╭─ Information shown
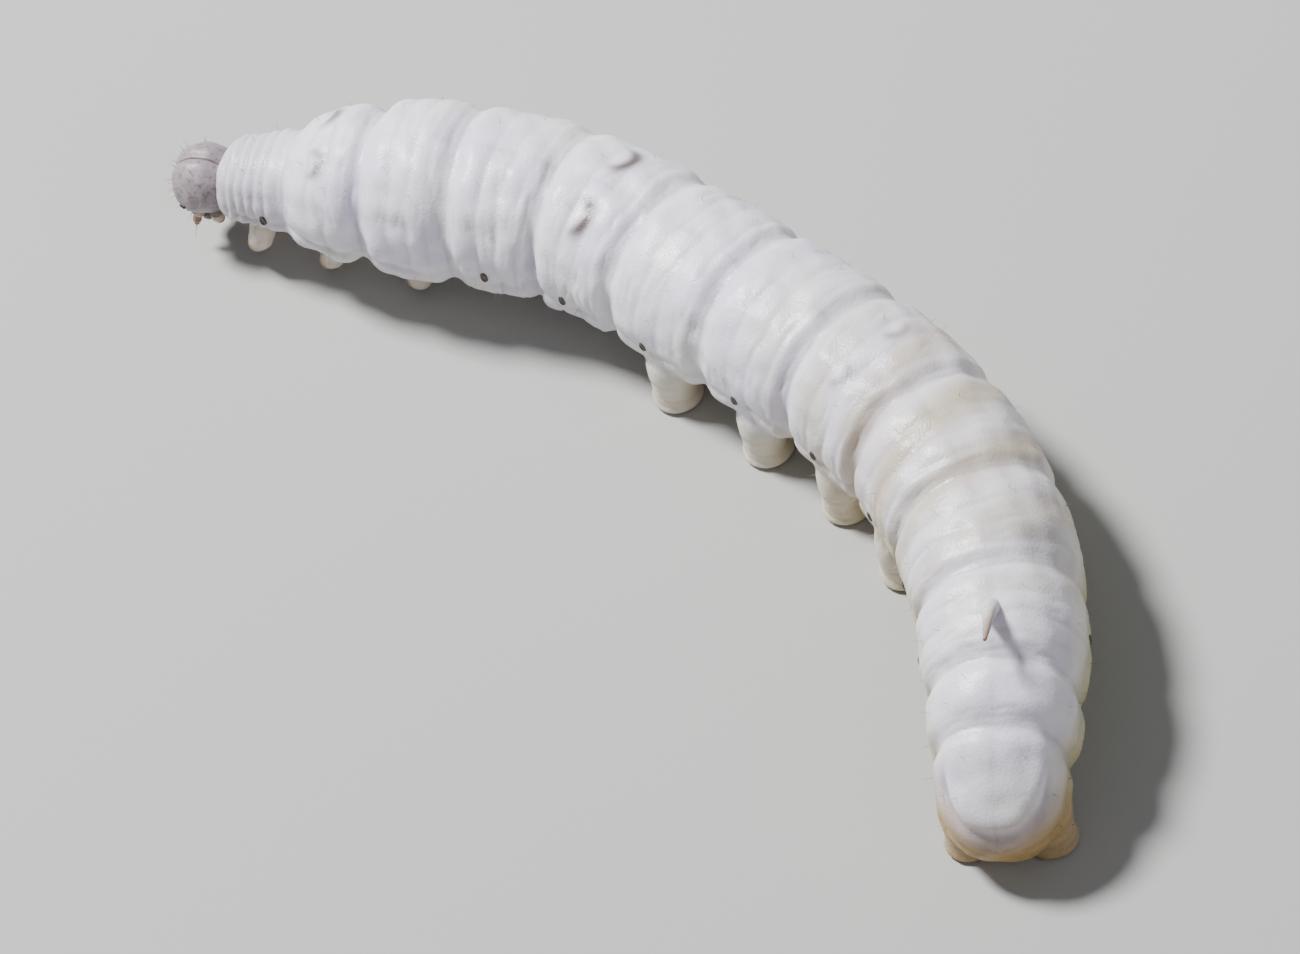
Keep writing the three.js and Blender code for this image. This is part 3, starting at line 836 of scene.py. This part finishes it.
# The head, in its own axes: X forward, Y to its left, Z up
HEAD = {"long": 1.75, "wide": 1.85, "tall": 1.85, "tilt": 26, "height": 3.75}
HEAD_AT = beside(HEAD["long"] * 0.95, 0.0, HEAD["height"])
HEAD_TURN = about_z(float(heading(0.0)) + math.pi) @ about_y(math.radians(HEAD["tilt"]))
FACE_TILT = 29
CAPSULE_ROWS = 170
CAPSULE_COLUMNS = 250
DIMPLES = 24
MOUTH_CORNERS = 24


def head_place(points):
    return np.asarray(points, float) @ HEAD_TURN.T + HEAD_AT


def on_capsule(p, grow=0.0):
    """The capsule's surface in each direction, grown outwards by a distance."""
    p = np.asarray(p, float)
    p = p / np.linalg.norm(p, axis=-1, keepdims=True)
    x, y, z = p[..., 0], p[..., 1], p[..., 2]
    furrow = 1 - 0.09 * bell(y / 0.16) * smooth(z, 0.0, 0.6)
    jaw = 1 - 0.26 * smooth(-z, 0, 1)
    face = 1 - 0.1 * smooth(x, 0.55, 1)
    long = x * (HEAD["long"] * furrow * face + grow)
    wide = y * (HEAD["wide"] * jaw * furrow + grow)
    tall = z * (HEAD["tall"] * furrow + grow)
    return np.stack([long, wide, tall], -1)


def head_piece(name, parts, look, node):
    """One piece of the head, moved from the head's own axes to its place."""
    some_points, faces = joined(parts)
    piece = mesh_object(name, head_place(some_points), faces, look)
    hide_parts(node)
    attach(piece, "root")
    return piece.data


def face_map(p):
    """Seam, forehead, lip band and dusky cheeks of the capsule, over unit directions."""
    x, y, z = p.T
    front = smooth(x, 0.2, 0.5)
    across = np.abs(y)
    fork = 0.42 * (0.30 - z) / 0.80  # half width of the forehead triangle at each height
    triangle = (1 - smooth(across, fork - 0.03, fork)) * smooth(z, -0.5, -0.46) * front
    band = (1 - smooth(across, 0.40, 0.46)) * (1 - smooth(z, -0.54, -0.50)) * front
    arms = bell((across - np.maximum(fork, 0)) / 0.024) * smooth(z, -0.52, -0.46)
    arms = arms * (1 - smooth(z, 0.26, 0.33)) * front
    stem = bell(y / 0.022) * np.maximum(smooth(z, 0.24, 0.30), smooth(-x, 0, 0.2) * smooth(z, 0, 0.2))
    sill = bell((z + 0.50) / 0.022) * (1 - smooth(across, 0.40, 0.46)) * front
    cheek = bell((across - 0.47) / 0.03) * (1 - smooth(z, -0.52, -0.46)) * front
    seam = np.maximum.reduce([arms, stem, sill, 0.7 * cheek])
    dusk = np.maximum.reduce(
        [bell(np.linalg.norm(p - (0.55, side * 0.78, -0.24), axis=1) / 0.24) for side in (1, -1)]
    )
    return seam, triangle, band, dusk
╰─
Beginning at the top of the data, please return every line until and including the line containing "return np.asarray(points, float)", copied exactly, and nothing past it.

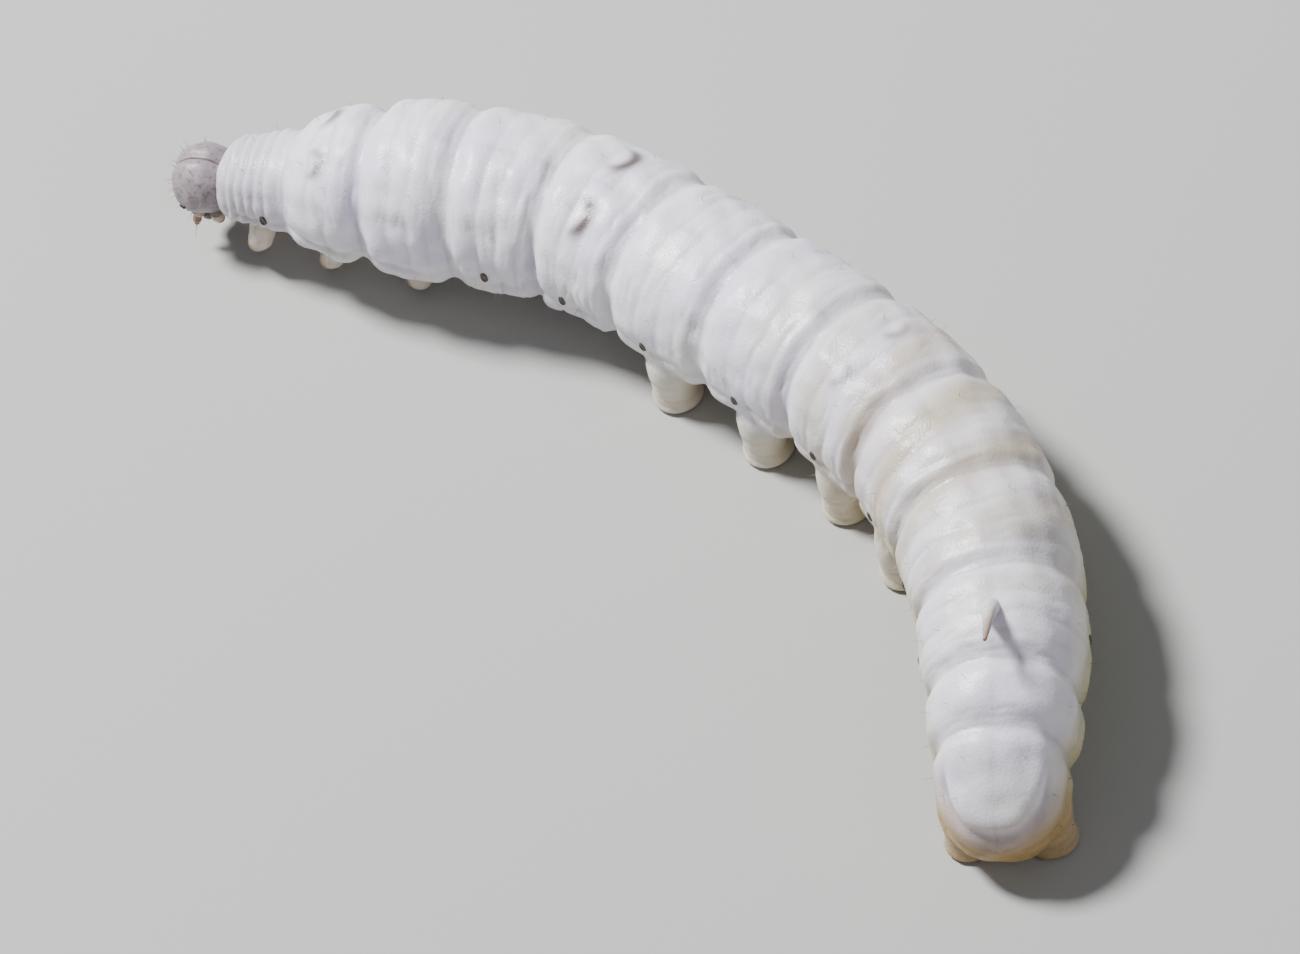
Keep writing the three.js and Blender code for this image. This is part 3, starting at line 836 of scene.py. This part finishes it.
# The head, in its own axes: X forward, Y to its left, Z up
HEAD = {"long": 1.75, "wide": 1.85, "tall": 1.85, "tilt": 26, "height": 3.75}
HEAD_AT = beside(HEAD["long"] * 0.95, 0.0, HEAD["height"])
HEAD_TURN = about_z(float(heading(0.0)) + math.pi) @ about_y(math.radians(HEAD["tilt"]))
FACE_TILT = 29
CAPSULE_ROWS = 170
CAPSULE_COLUMNS = 250
DIMPLES = 24
MOUTH_CORNERS = 24


def head_place(points):
    return np.asarray(points, float) @ HEAD_TURN.T + HEAD_AT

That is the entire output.